Daily digest market movers: Gold shines and climbs on soft US data
- On Tuesday, Powell remarked that the disinflation process has resumed but emphasized the need for further progress before considering any interest rate cuts. He added, “Because the US economy is strong and the labor market is strong, we have the ability to take our time and get this right.”
- US jobs data for June, led by the ADP Employment Change, came in at 150K, missing estimates of 160K and down from May’s 157K.
- US Initial Jobless Claims for the week ending June 29 rose to 238K, surpassing estimates of 235K and the previous reading of 234K.
- June’s ISM Services PMI dropped sharply to 48.8, its lowest since May 2020 and the fastest decline in four years, signaling recessionary conditions.
- According to the CME FedWatch Tool, odds for a 25-basis-point Fed rate cut in September are at 66%, up from 63% on Tuesday.
- December 2024 fed funds rate futures contract implies that the Fed will ease policy by just 38 basis points (bps) toward the end of the year.
Technical analysis: Gold price fluctuates near Head-and-Shoulders neckline
The Gold price uptrend is set to continue and is testing the neckline of a Head-and-Shoulders chart pattern that has emerged since April 2024.
From a price action perspective, XAU/USD is downwardly biased in the near term, but the overall trend is bullish and is intact. This is further confirmed by momentum as the Relative Strength Index (RSI) is bullish.
If the Gold price clears the pattern’s neckline, that would sponsor a leg up to $2,400 and invalidate the Head-and-Shoulders chart structure. This would pave the way for further gains and expose the year-to-date high of $2,450.
Conversely, if sellers push the spot price below $2,350, further downside is seen near $2,300. If successful, the next demand zone would be the May 3 low of $2,277, followed by the March 21 high of $2,222.
Fed FAQs
Monetary policy in the US is shaped by the Federal Reserve (Fed). The Fed has two mandates: to achieve price stability and foster full employment. Its primary tool to achieve these goals is by adjusting interest rates. When prices are rising too quickly and inflation is above the Fed’s 2% target, it raises interest rates, increasing borrowing costs throughout the economy. This results in a stronger US Dollar (USD) as it makes the US a more attractive place for international investors to park their money. When inflation falls below 2% or the Unemployment Rate is too high, the Fed may lower interest rates to encourage borrowing, which weighs on the Greenback.
The Federal Reserve (Fed) holds eight policy meetings a year, where the Federal Open Market Committee (FOMC) assesses economic conditions and makes monetary policy decisions. The FOMC is attended by twelve Fed officials – the seven members of the Board of Governors, the president of the Federal Reserve Bank of New York, and four of the remaining eleven regional Reserve Bank presidents, who serve one-year terms on a rotating basis.

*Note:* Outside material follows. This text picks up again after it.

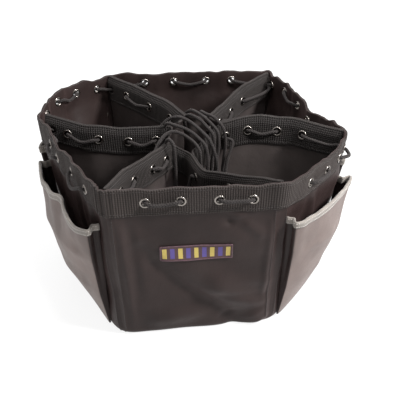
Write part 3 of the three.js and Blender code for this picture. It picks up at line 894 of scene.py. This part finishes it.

In extreme situations, the Federal Reserve may resort to a policy named Quantitative Easing (QE). QE is the process by which the Fed substantially increases the flow of credit in a stuck financial system. It is a non-standard policy measure used during crises or when inflation is extremely low. It was the Fed’s weapon of choice during the Great Financial Crisis in 2008. It involves the Fed printing more Dollars and using them to buy high grade bonds from financial institutions. QE usually weakens the US Dollar.
Quantitative tightening (QT) is the reverse process of QE, whereby the Federal Reserve stops buying bonds from financial institutions and does not reinvest the principal from the bonds it holds maturing, to purchase new bonds. It is usually positive for the value of the US Dollar.